Sería más correcto decir, pues, que la modernidad también tiene "dos rostros" o una doble alma. Que el totalitarismo es tan "moderno" como el liberalismo. De otro modo, la explicación por la cual surgieron el régimen bolchevique y el nacionalsocialista se queda en los aspectos más superficiales y coyunturales. Pellicani habla con acierto de los deletéreos efectos de la Gran Guerra, de un nuevo tipo de "hombre de la trinchera", dominado por el nihilismo y el resentimiento; de la situación desesperada de las clases medias alemanas, destruidas por la depresión económica y la hiperinflación... Todo esto es sin duda verdad, pero insuficiente. El totalitarismo no se puede explicar solo por los mismas causas que hubieran podido conducir también a alguna forma de populismo o autoritarismo deplorables, pero mucho menos destructivos. Como es el caso, hasta cierto punto, del fascismo italiano, que Pellicani considera un ejemplo de "totalitarismo imperfecto". Y algo parecido podríamos decir del franquismo, un régimen dictatorial pero en absoluto totalitario, porque carecía obviamente del carácter nihilista, destructor. Cosa en la que hay que insistir frente a las vulgarizaciones comunistoides que ponen en plano de igualdad a Hitler, Mussolini y Franco, y en cambio excluyen a Stalin. No digamos ya a Lenin, al que todavía algunos autores, como el recalcitrante marxista Hobsbawm, pretenden mostrar como un santo, o poco menos, removiéndose en la tumba por los crímenes de su sucesor.
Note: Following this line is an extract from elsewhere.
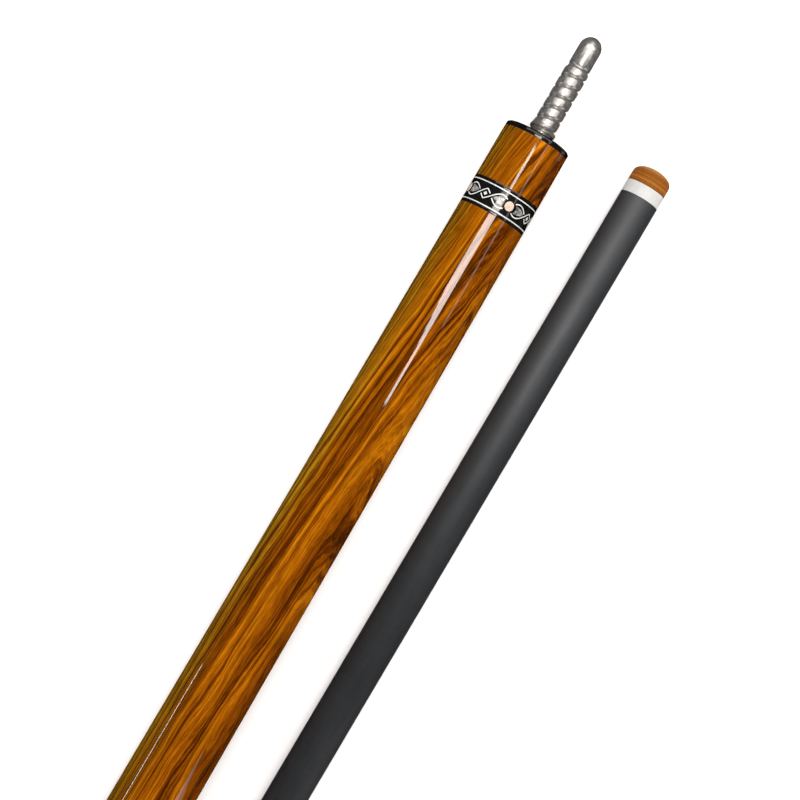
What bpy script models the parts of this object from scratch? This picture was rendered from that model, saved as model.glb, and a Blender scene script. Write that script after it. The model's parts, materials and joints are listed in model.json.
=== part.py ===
"""Two-piece pool cue, unscrewed, with its halves lying side by side.

Metres, +X towards the joint pin and the tip, +Z up. The origin is on the surface that the cue lies on,
at the middle of its bounding box. Each half is turned about its own axis, local X, with x = 0 at the
butt's joint face or at the shaft's joint face.
"""

import math

import bmesh
import bpy
from mathutils import Vector

MM = 0.001
GAP = 0.3 * MM  # clearance between solids that touch on the real cue
FINE_GAP = 0.1 * MM  # the same in the stack of thin rings
ROUND = 24  # sides of an outer turned piece
INNER_ROUND = 16  # sides of a hidden turned piece
ARC_STEPS = 6  # along a rounded outline

# The cue as a whole
HALF_LENGTH = 736.6 * MM  # 29 inches: each half of a 58-inch cue
JOINT_DIAMETER = 21.3 * MM
AXIS_SPACING = 36.2 * MM  # between the halves, at the joint face
SHAFT_YAW = math.radians(0.32)  # the shaft's joint end lies closer to the butt than its tip does
TIP_AHEAD = 10 * MM  # how far the tip lies ahead of the butt's joint face

# The butt, as distances behind the joint face
TAPER_LINEAR = 7.5 * MM  # growth in diameter per metre
TAPER_CURVE = 8.5 * MM  # growth in diameter per metre squared
COLLAR_END = 1.8 * MM
COLLAR_EDGE = 0.4 * MM  # the chamfer at each collar's joint face
SLEEVE_END = 19.0 * MM
RING_END = 28.3 * MM
FOREARM_END = 300 * MM
FRONT_TRIM_END = 306 * MM
GRIP_END = 591 * MM
REAR_TRIM_END = 597 * MM
BUTT_SLEEVE_END = 697 * MM
CAP_TRIM_END = 702 * MM
CAP_END = 726.2 * MM
CAP_EDGE = 1.5 * MM  # the rounding of the cap's rear edge
WASHER_THICKNESS = 1.0 * MM
BUMPER_START = CAP_END + GAP + WASHER_THICKNESS + GAP
EDGE_RING = 1.05 * MM  # each black ring outside the hoops
HOOP = 0.35 * MM  # each silver hoop
TRIM_HOOP = 0.8 * MM  # each silver hoop of a trim ring
WRAP_THICKNESS = 0.8 * MM
FRONT_TENON_RADIUS = 6.5 * MM
TRIM_TENON_RADIUS = 8.5 * MM
REAR_TENON_RADIUS = 9.8 * MM

# The joint pin
PIN_REACH = 34.8 * MM
PIN_NOSE_LENGTH = 10.4 * MM
PIN_NOSE_RADIUS = 3.55 * MM
PIN_ROOT_RADIUS = 3.25 * MM
PIN_CREST_RADIUS = 3.85 * MM
PIN_FLARE_RADIUS = 4.4 * MM
PIN_PITCH = 3.6 * MM
PIN_TAIL_LENGTH = 28 * MM
PIN_TAIL_RADIUS = 4.0 * MM
PIN_TAIL_CHAMFER = 1 * MM
PIN_FLARE_AT = 1.6 * MM  # the flare's crest, ahead of the joint face
PIN_HOLE_RADIUS = 4.8 * MM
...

Algo hay en esta modernidad que no se condice con la fábula iluminista a la que muchos se siguen aferrando sin el suficiente espíritu crítico. Porque el totalitarismo no surgió de la nada en 1917. Llevaba décadas, si no siglos, desde finales del XVIII, de incubación. Y las sociedades abiertas, por utilizar la expresión de Popper, albergan en su seno el germen de su propia autodestrucción. El marxismo surgió de Europa, aunque infectara Asia. El nazismo surgió en la culta Alemania de Kant y Hegel... La única vacuna contra esa posibilidad ominosa es abandonar una ideología demasiado autocomplaciente del modernismo, que fácilmente se desliza hacia el totalitarismo cuando caemos en el error de juzgar la tradición y la religión como algo incompatible con estas sociedades, y no como su suelo nutricio. (Error simétrico al de los reaccionarios que postulan idéntica incompatibilidad, y en su caso eligen adherirse a un pasado mitificado, regido por valores teocráticos y comunitaristas-estamentales.)

Pellicani muestra claramente la función que ejercieron las ideologías comunista y nazi, de sustituir el vacío dejado por la religión. Ya Raymond Aron definió al comunismo como "religión secular", calificándolo con deliberada ironía como el "opio de los intelectuales". (R. Aron, El opio de los intelectuales, RBA, 2011.) El monstruo del totalitarismo nos enseña cuáles son los límites de la sociedad abierta y los frutos amargos del "desencanto" del mundo y la descristianización, saludada con precipitación como un "progreso". En suma, el camino torcido que debe cuidadosamente evitar si no quiere desnaturalizarse y dejar de ser abierta.